_YOUR GOAL_. Would you print the material exactly, starting at its first line and ending at the line holding "number: Its number on the spiral."?

_DATA SEGMENT_.
*****
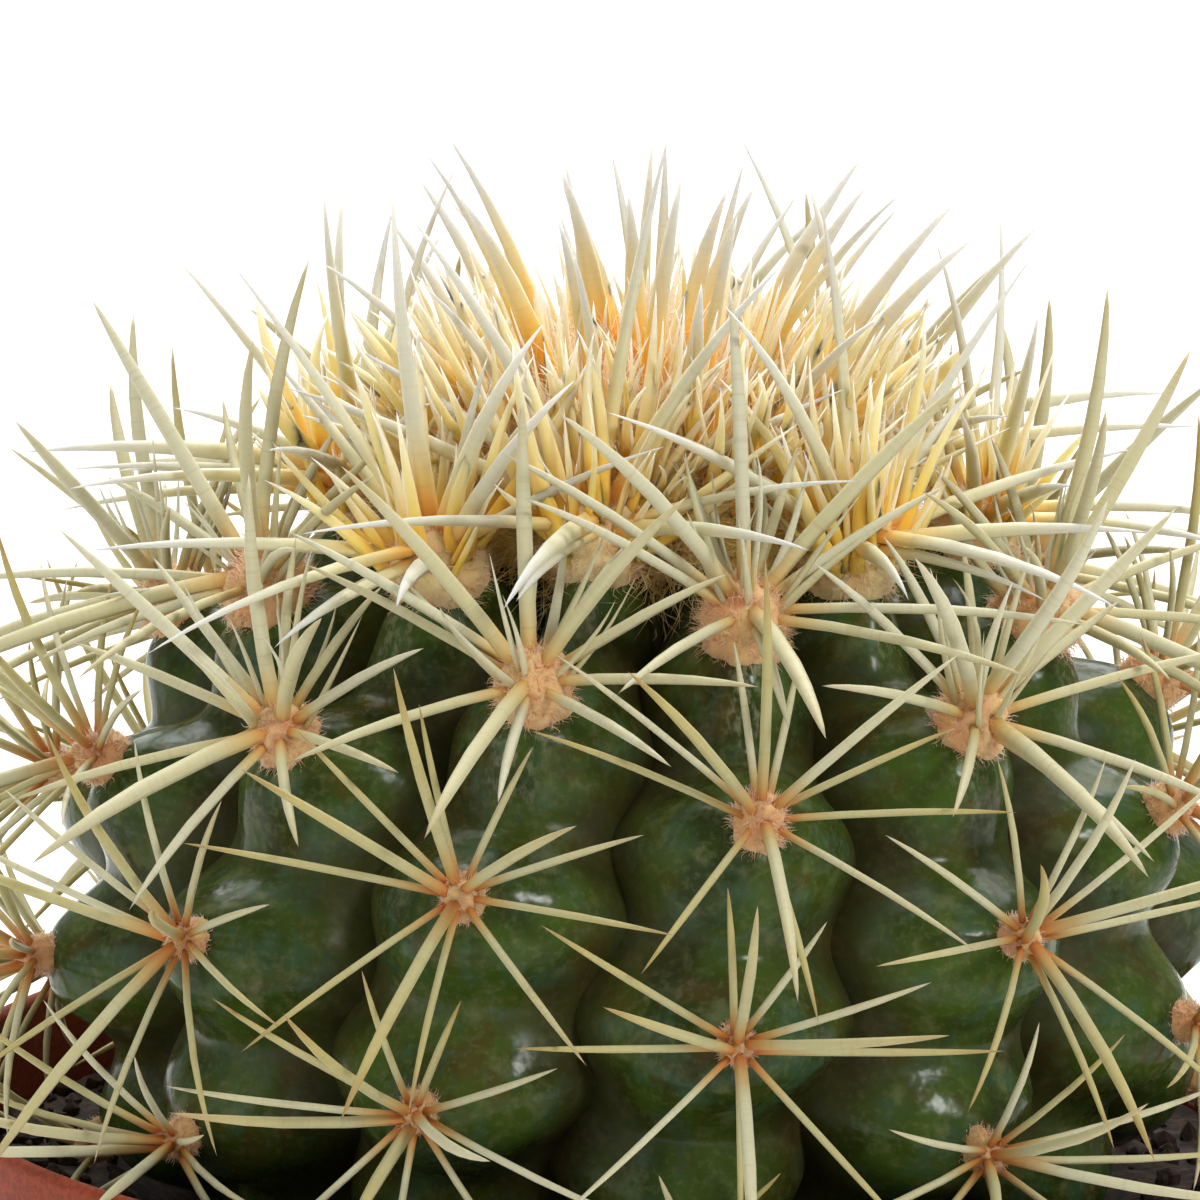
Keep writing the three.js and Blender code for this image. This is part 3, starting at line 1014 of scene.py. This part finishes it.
    def cushion(self, number: int) -> Matrix:
        """The place of a cushion.

        Args:
            number: Its number on the spiral.

        Returns:
            Its place, with X to the right, Y towards the crown and Z outwards.
        """
        azimuth = self.azimuth_of_zero + number * (self.ribs_to_next * self.rib_step + self.twist)
        foot = self.envelope(azimuth, self.latitude_of(number))
        turn = math.radians(azimuth)
        right = Vector((math.cos(turn), math.sin(turn), 0))
        flat, tall = self.radius**2, self.half_height**2
        out = Vector((foot.x / flat, foot.y / flat, (foot.z - self.centre) / tall)).normalized()
        up = out.cross(right)
        place = Matrix((right, up, out)).transposed().to_4x4()
        place.translation = foot
        return place


# ---------------------------------------------------------------- the pot and its soil


@dataclass
class Pot:
    """The round tapered pot, with a collar round its mouth and drain holes in its floor."""

    wall: float = 1.0 * MM
    collar_height: float = 9.0 * MM
    collar_step: float = 1.7 * MM
    base_radius: float = 30.5 * MM
    base_bevel: float = 1.2 * MM
    floor: float = 1.8 * MM
    rounding: float = 0.22 * MM
    sides: int = 128
    drains: int = 8
    drain_radius: float = 3.4 * MM
    drain_ring: float = 21 * MM
    drain_sides: int = 40
    finish: MouldedPlastic = field(default_factory=MouldedPlastic)

    def __post_init__(self) -> None:
        """Takes the height and the rim's radius from the construction node."""
        _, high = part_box("pot")
        self.height = high.z
        self.rim_radius = high.x

    @property
    def collar_bottom(self) -> float:
        """The height where the collar starts."""
        return self.height - self.collar_height

    def inner_radius(self, height: float) -> float:
        """The shell's inner radius.

        Args:
            height: The height where it is wanted.

        Returns:
            The radius there.
        """
        if height > self.collar_bottom:
            return self.rim_radius - self.wall
        top = self.rim_radius - self.collar_step
        return mix(self.base_radius, top, height / self.collar_bottom) - self.wall

    def profile(self) -> list[tuple[float, float]]:
        """The rings of the shell.

        Returns:
            The radius and height of each, from the underside's edge over the lip to the floor.
        """
        wall_top = self.rim_radius - self.collar_step
        lip = self.wall / 2
        return [
            (self.base_radius - self.base_bevel, 0),
            (self.base_radius, self.base_bevel),
            (wall_top, self.collar_bottom),
            (self.rim_radius, self.collar_bottom),
            (self.rim_radius, self.height - lip),
            (self.rim_radius - lip, self.height),
            (self.rim_radius - self.wall, self.height - lip),
            (self.rim_radius - self.wall, self.collar_bottom + self.wall),
            (wall_top - self.wall, self.collar_bottom),
            (self.inner_radius(self.floor), self.floor),
        ]

    def build(self) -> None:
        """Makes the shell, rounds its edges and drills its drains."""
        shell = turn_profile("pot_shell", self.profile(), self.sides)
        limit = math.radians(20)
        apply_modifier(
            shell, "BEVEL", width=self.rounding, segments=2, limit_method="ANGLE", angle_limit=limit
        )
        drills = []
        for drain in range(self.drains):
            turn = 2 * math.pi * (drain + 0.5) / self.drains
            pick_nothing()
            bpy.ops.mesh.primitive_cylinder_add(
                vertices=self.drain_sides,
                radius=self.drain_radius,
                depth=4 * self.floor,
                location=(self.drain_ring * math.cos(turn), self.drain_ring * math.sin(turn), 0),
            )
            drills.append(bpy.context.object)
        drill = join("drill", *drills)
        apply_modifier(shell, "BOOLEAN", operation="DIFFERENCE", object=drill, solver="EXACT")
        bpy.data.objects.remove(drill)
        smooth_edges(shell, 30)
        deliver(shell, self.finish, "pot")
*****
_TASK OUTPUT_.
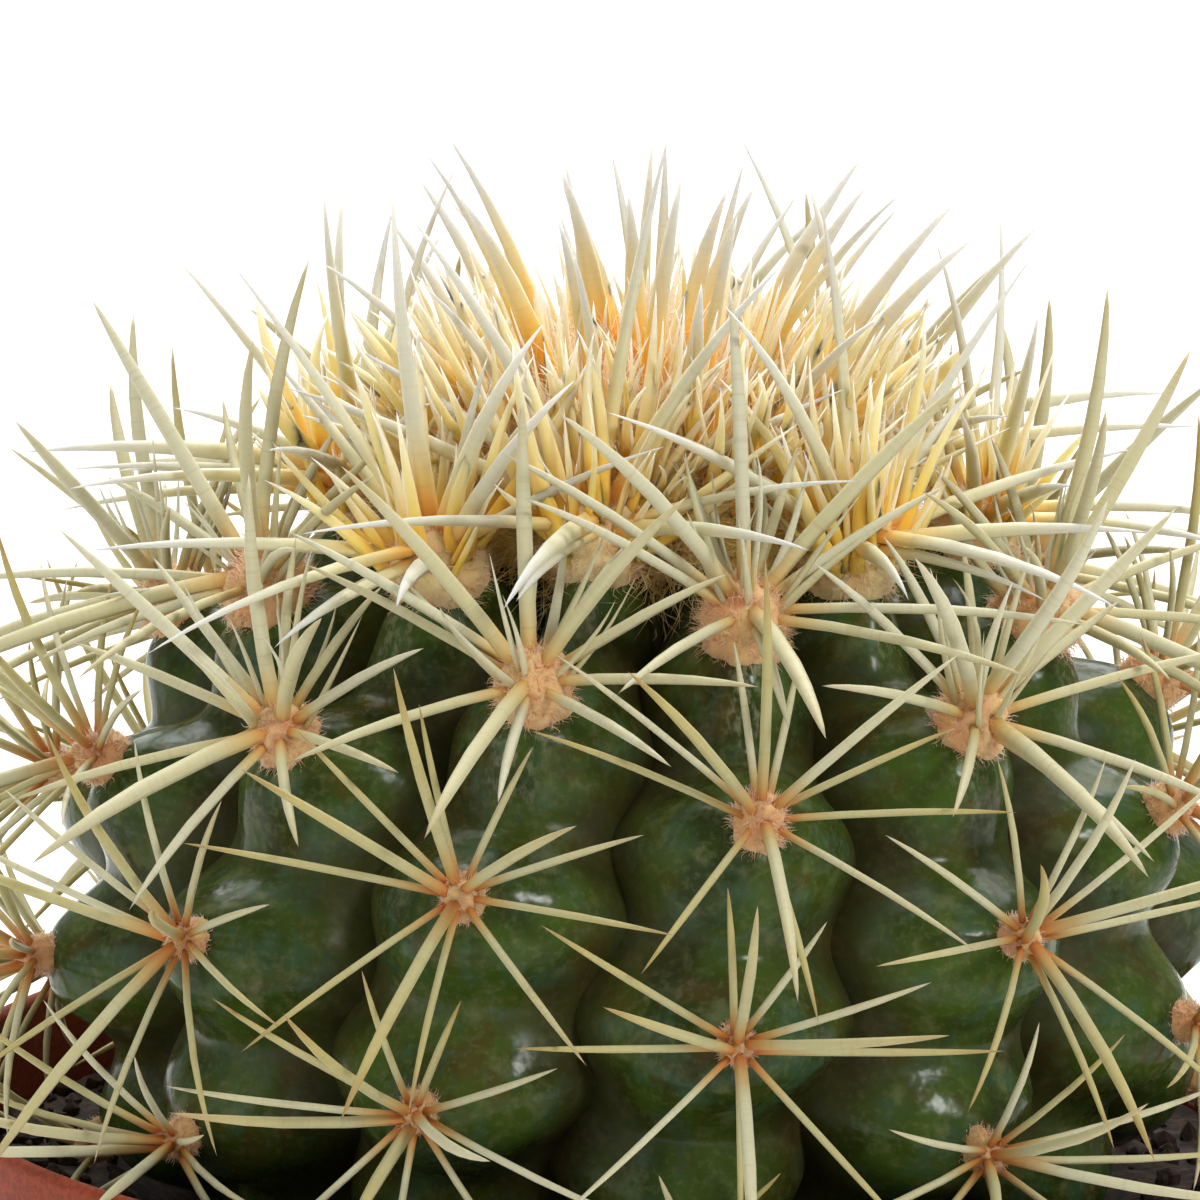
Keep writing the three.js and Blender code for this image. This is part 3, starting at line 1014 of scene.py. This part finishes it.
    def cushion(self, number: int) -> Matrix:
        """The place of a cushion.

        Args:
            number: Its number on the spiral.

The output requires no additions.